Billy Beane’s early adoption of a sabermetric approach toward analyzing and scouting players was subject of the 2003 Michael Lewis book Moneyball. That became the 2011 movie Moneyball.
While a movie about baseball statistics could be a tough sell, something about Moneyball clicked and it made over 100 million at the box office and scored six Academy Award nominations.
In the movie former Major Leaguer Royce Clayton plays Oakland shortstop Miguel Tejada and former Major Leaguer Stephen Bishop plays Oakland outfielder David Justice — who was actually a teammate of his during the 90s.
Number 1: The Natural
Based on the 1952 Bernard Malamud novel, The Natural tells the tale of a farm boy with a lightning forged bat who is about to take the baseball world by storm when he is shot by a deranged woman, derailing his career.
Fifteen years later Roy Hobbs, who is played by Robert Redford, reemerges as a 35-year old rookie with seemingly no past, still wielding his special bat, Wonderboy. He quickly becomes the best hitter in baseball. However, there will be twists and turns and more dangerous temptresses before Hobbs can ride into the sunset…

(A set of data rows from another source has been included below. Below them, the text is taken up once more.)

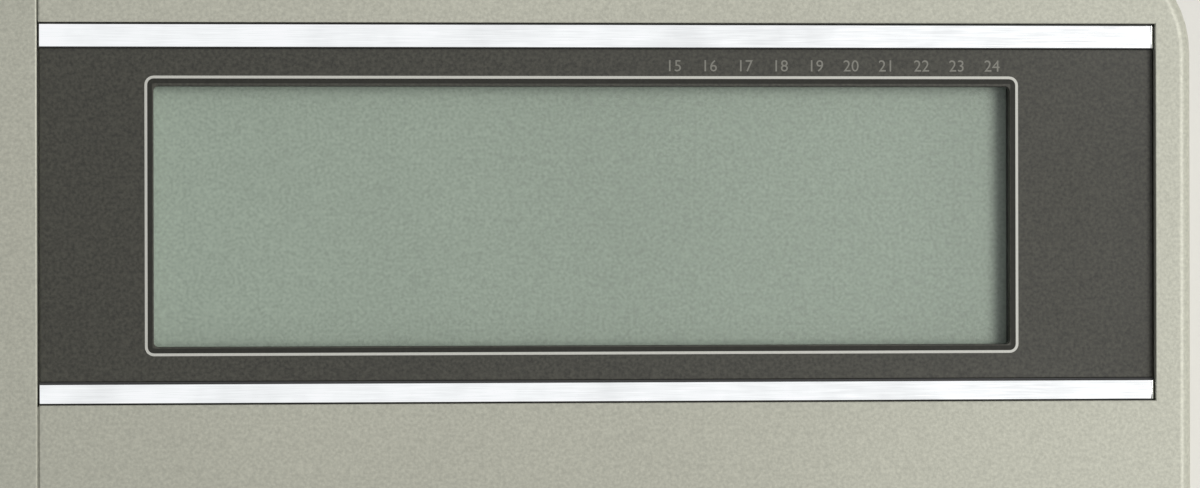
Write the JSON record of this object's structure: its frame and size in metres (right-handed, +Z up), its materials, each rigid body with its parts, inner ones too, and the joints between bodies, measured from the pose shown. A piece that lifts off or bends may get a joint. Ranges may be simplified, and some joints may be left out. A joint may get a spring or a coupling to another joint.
{
  "type": "pocket computer",
  "caption": "Wedge-shaped pocket computer with a wide display between bright strips, a full keyboard, and a pen plotter under a hinged lid.",
  "frame": {"origin": "middle of the case's length and width, on the surface that the four feet stand on", "axes": "+Z up from the feet, +X to the user's right, +Y away from the user, towards the sockets; the sloping deck rises by six degrees towards +Y"},
  "size_m": [0.2104, 0.149, 0.0346],
  "materials": {
    "champagne_plastic": "satin metallic paint",
    "dark_fascia": "satin",
    "bright_trim": "satin",
    "clear_sheet": "clear",
    "smoked_window": "smoked",
    "cell_glass": "grey-green, blank",
    "steel": "zinc plated",
    "screw_steel": "plated",
    "circuit_board": "solder mask",
    "dark_rubber": "matt",
    "black_plastic": "moulded",
    "panel_plastic": "fine texture",
    "key_plastic": "fine texture",
    "gear_plastic": "natural",
    "drum_finish": "ground",
    "motor_case": "plated",
    "paper": "uncoated",
    "black_ink_pen": "moulded",
    "blue_ink_pen": "moulded",
    "green_ink_pen": "moulded",
    "red_ink_pen": "moulded",
    "cable_film": "film",
    "cell_jacket": "sleeved"
  },
  "bodies": {
    "case": {"upper_case": "champagne_plastic", "lower_case": "champagne_plastic", "display_fascia": "dark_fascia", "upper_trim_strip": "bright_trim", "lower_trim_strip": "bright_trim", "display_lens": "clear_sheet", "liquid_crystal_cell": "cell_glass", "display_frame": "steel", "printer_chassis": "steel", "battery_contacts": "steel", "guide_rods": "steel", "roll_spindle": "steel", "case_screws": "screw_steel", "display_board": "circuit_board", "key_board": "circuit_board", "main_board": "circuit_board", "contact_strips": "dark_rubber", "dome_sheet": "dark_rubber", "rubber_feet": "dark_rubber", "carriage_belt": "dark_rubber", "soldered_parts": "black_plastic", "adapter_socket": "black_plastic", "peripheral_port": "black_plastic", "key_panel": "panel_plastic", "feed_motor": "motor_case", "carriage_motor": "motor_case", "paper_web": "paper", "ribbon_cable": "cable_film", "battery_cells": "cell_jacket"},
    "lid": {"printer_lid": "champagne_plastic", "lid_window": "smoked_window", "lid_hinge_pins": "steel", "tear_bar": "steel"},
    "cell_door": {"battery_door": "champagne_plastic"},
    "drum": {"feed_drum": "drum_finish", "drum_gear": "gear_plastic"},
    "pinion": {"motor_pinion": "gear_plastic"},
    "pinch": {"pinch_rollers": "dark_rubber"},
    "roll": {"paper_roll": "paper"},
    "carriage": {"pen_carriage": "gear_plastic"},
    "turret": {"pen_turret": "gear_plastic", "black_pen": "black_ink_pen", "blue_pen": "blue_ink_pen", "green_pen": "green_ink_pen", "red_pen": "red_ink_pen"},
    "motor_pulley": {"drive_pulley": "gear_plastic"},
    "far_pulley": {"idler_pulley": "gear_plastic"},
    "switch": {"power_switch": "black_plastic"},
    "dial": {"contrast_dial": "black_plastic"},
    "function_keys_body": {"function_keys": "key_plastic"},
    "number_keys_body": {"number_keys": "key_plastic"},
    "upper_letter_keys_body": {"upper_letter_keys": "key_plastic"},
    "home_letter_keys_body": {"home_letter_keys": "key_plastic"},
    "lower_letter_keys_body": {"lower_letter_keys": "key_plastic"},
    "shift_keys_body": {"shift_keys": "key_plastic"},
    "space_bar_body": {"space_bar": "key_plastic"},
    "cursor_keys_body": {"cursor_keys": "key_plastic"},
    "enter_key_body": {"enter_key": "key_plastic"},
    "keypad_digit_keys_body": {"keypad_digit_keys": "key_plastic"},
    "keypad_operator_keys_body": {"keypad_operator_keys": "key_plastic"}
  },
  "joints": [
    {"name": "lid_hinge", "type": "hinge", "parent": "case", "child": "lid", "pos_m": [-0.0536, 0.06895, 0.0327], "axis": [-1, 0, 0], "range_deg": [0, 95]},
    {"name": "cell_door_slide", "type": "slide", "parent": "case", "child": "cell_door", "axis": [1, 0, 0], "range_m": [0, 0.008]},
    {"name": "drum_turn", "type": "hinge", "parent": "case", "child": "drum", "pos_m": [-0.0556, 0.03448, 0.01812], "axis": [1, 0, 0], "continuous": true},
    {"name": "pinion_turn", "type": "hinge", "parent": "case", "child": "pinion", "pos_m": [-0.089, 0.04598, 0.02155], "axis": [1, 0, 0], "continuous": true},
    {"name": "pinch_turn", "type": "hinge", "parent": "case", "child": "pinch", "pos_m": [-0.0556, 0.03937, 0.01139], "axis": [1, 0, 0], "continuous": true},
    {"name": "roll_turn", "type": "hinge", "parent": "case", "child": "roll", "pos_m": [-0.0556, 0.06159, 0.01846], "axis": [1, 0, 0], "continuous": true},
    {"name": "carriage_slide", "type": "slide", "parent": "case", "child": "carriage", "axis": [1, 0, 0], "range_m": [0, 0.0455]},
    {"name": "turret_turn", "type": "hinge", "parent": "carriage", "child": "turret", "pos_m": [-0.0782, 0.01888, 0.01347], "axis": [0, 0.9945, 0.1045], "continuous": true},
    {"name": "motor_pulley_turn", "type": "hinge", "parent": "case", "child": "motor_pulley", "pos_m": [-0.025, 0.00878, 0.01391], "axis": [0, 0.9945, 0.1045], "range_deg": [-5, 760]},
    {"name": "far_pulley_turn", "type": "hinge", "parent": "case", "child": "far_pulley", "pos_m": [-0.085, 0.00878, 0.01391], "axis": [0, 0.9945, 0.1045], "range_deg": [-5, 760]},
    {"name": "power_slide", "type": "slide", "parent": "case", "child": "switch", "axis": [1, 0, 0], "range_m": [0, 0.004]},
    {"name": "contrast_turn", "type": "hinge", "parent": "case", "child": "dial", "pos_m": [0.0989, 0.04663, 0.02694], "axis": [0, -0.1045, 0.9945], "range_deg": [-135, 135]},
    {"name": "function_keys_press", "type": "slide", "parent": "case", "child": "function_keys_body", "axis": [0, 0.1045, -0.9945], "range_m": [0, 0.0016], "stiffness_N_per_m": 500, "springref_m": -0.0008, "deforming": ["dome_sheet"]},
    {"name": "number_keys_press", "type": "slide", "parent": "case", "child": "number_keys_body", "axis": [0, 0.1045, -0.9945], "range_m": [0, 0.0016], "stiffness_N_per_m": 500, "springref_m": -0.0008, "deforming": ["dome_sheet"]},
    {"name": "upper_letter_keys_press", "type": "slide", "parent": "case", "child": "upper_letter_keys_body", "axis": [0, 0.1045, -0.9945], "range_m": [0, 0.0016], "stiffness_N_per_m": 500, "springref_m": -0.0008, "deforming": ["dome_sheet"]},
    {"name": "home_letter_keys_press", "type": "slide", "parent": "case", "child": "home_letter_keys_body", "axis": [0, 0.1045, -0.9945], "range_m": [0, 0.0016], "stiffness_N_per_m": 500, "springref_m": -0.0008, "deforming": ["dome_sheet"]},
    {"name": "lower_letter_keys_press", "type": "slide", "parent": "case", "child": "lower_letter_keys_body", "axis": [0, 0.1045, -0.9945], "range_m": [0, 0.0016], "stiffness_N_per_m": 500, "springref_m": -0.0008, "deforming": ["dome_sheet"]},
    {"name": "shift_keys_press", "type": "slide", "parent": "case", "child": "shift_keys_body", "axis": [0, 0.1045, -0.9945], "range_m": [0, 0.0016], "stiffness_N_per_m": 500, "springref_m": -0.0008, "deforming": ["dome_sheet"]},
    {"name": "space_bar_press", "type": "slide", "parent": "case", "child": "space_bar_body", "axis": [0, 0.1045, -0.9945], "range_m": [0, 0.0016], "stiffness_N_per_m": 500, "springref_m": -0.0008, "deforming": ["dome_sheet"]},
    {"name": "cursor_keys_press", "type": "slide", "parent": "case", "child": "cursor_keys_body", "axis": [0, 0.1045, -0.9945], "range_m": [0, 0.0016], "stiffness_N_per_m": 500, "springref_m": -0.0008, "deforming": ["dome_sheet"]},
    {"name": "enter_key_press", "type": "slide", "parent": "case", "child": "enter_key_body", "axis": [0, 0.1045, -0.9945], "range_m": [0, 0.0016], "stiffness_N_per_m": 500, "springref_m": -0.0008, "deforming": ["dome_sheet"]},
    {"name": "keypad_digit_keys_press", "type": "slide", "parent": "case", "child": "keypad_digit_keys_body", "axis": [0, 0.1045, -0.9945], "range_m": [0, 0.0016], "stiffness_N_per_m": 500, "springref_m": -0.0008, "deforming": ["dome_sheet"]},
    {"name": "keypad_operator_keys_press", "type": "slide", "parent": "case", "child": "keypad_operator_keys_body", "axis": [0, 0.1045, -0.9945], "range_m": [0, 0.0016], "stiffness_N_per_m": 500, "springref_m": -0.0008, "deforming": ["dome_sheet"]}
  ],
  "couplings": [
    {"joint": "pinion_turn", "follows": "drum_turn", "ratio": -3},
    {"joint": "pinch_turn", "follows": "drum_turn", "ratio": -3.08},
    {"joint": "roll_turn", "follows": "drum_turn", "ratio": -0.6512},
    {"joint": "motor_pulley_turn", "follows": "carriage_slide", "rad_per_m": 286.53},
    {"joint": "far_pulley_turn", "follows": "carriage_slide", "rad_per_m": 286.53}
  ]
}
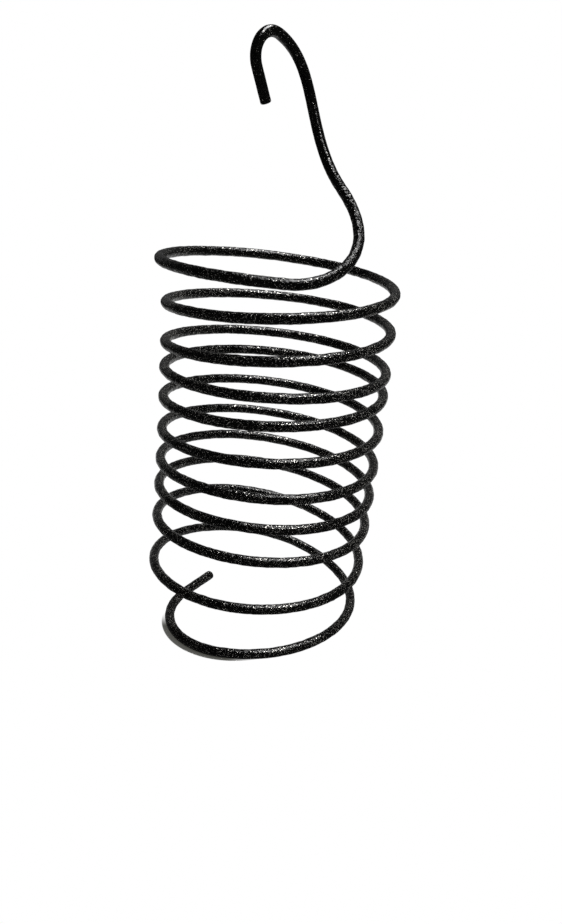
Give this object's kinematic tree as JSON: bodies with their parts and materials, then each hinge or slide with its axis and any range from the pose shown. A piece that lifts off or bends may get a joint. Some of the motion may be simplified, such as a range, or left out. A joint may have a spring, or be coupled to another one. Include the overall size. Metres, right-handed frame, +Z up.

The Natural co-stars Robert Duvall, Kim Basinger, Barbara Hershey, Glenn Close, Wilford Brimley and Michael Madsen. Malamud’s original story is somewhat based on the tale of Eddie Waitkus, who has an all-star first baseman for the Philadelphia Phillies before being shot by deranged stalker Ruth Ann Steinhagen. Waitkus almost died but was able to come back the next year and post solid numbers. Waitkus’ nickname as a young ballplayer was “The Natural.”